I think we yearn for our blank slate states, for our most pristine, untouched selves. It’s why we romanticise childhood even though it’s most likely had its share of hardships & knocks. Tattoos are a curious borderline point between our most fearful, vulnerable selves that want to look back & our bravest, grittiest side that faces the truth of life’s markings & embraces it. They do, after all exist in the thin layer just under our skins reminding us that we all bear scars, that we are all living art.

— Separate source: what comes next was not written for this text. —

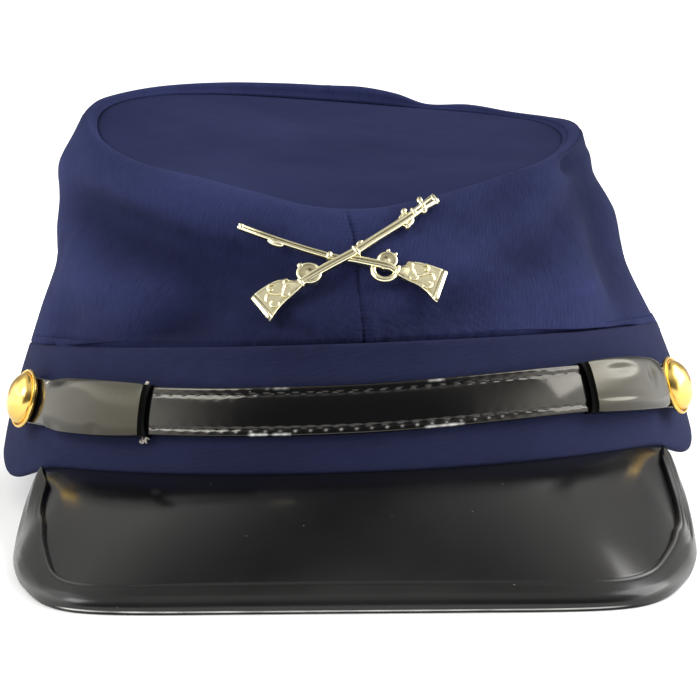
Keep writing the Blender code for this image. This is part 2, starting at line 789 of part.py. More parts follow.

I had an allergy test done when I was 8 or 9. I watched fascinated, as my small right arm was dotted with needles some of whose ends turned up red bumps. What a pretty pattern, I thought to myself even as I knew then that I didn’t like polka dots. I liked the non-uniformity of the red dots, the very rebelliousness of a design refusing to be a pattern. It told a story. I remember this.
When I rolled up my sleeve at the end of 2020 for another test, the doctor clicked his teeth. I’m used to the tattoo getting diverse reactions, each one telling me something about the person. It’s a story that invites other stories. How, I asked, do tattoos impact health? He shook his head & said they don’t, it just makes it harder for me to decipher the readings. Ah.
This photo was taken just before I had a paper plane inked onto my arm. It represents the stories I wrote over the ones I wanted to forget. Yet, it is also a flag planted in a key moment, realising I could rewrite my life. It also confuses things I may still need to read. But that’s the nature of stories – to guide & inspire as much as to confuse & obscure.
My arm isn’t pristine any more than my mind is free of baggage. But maybe that’s what makes me art.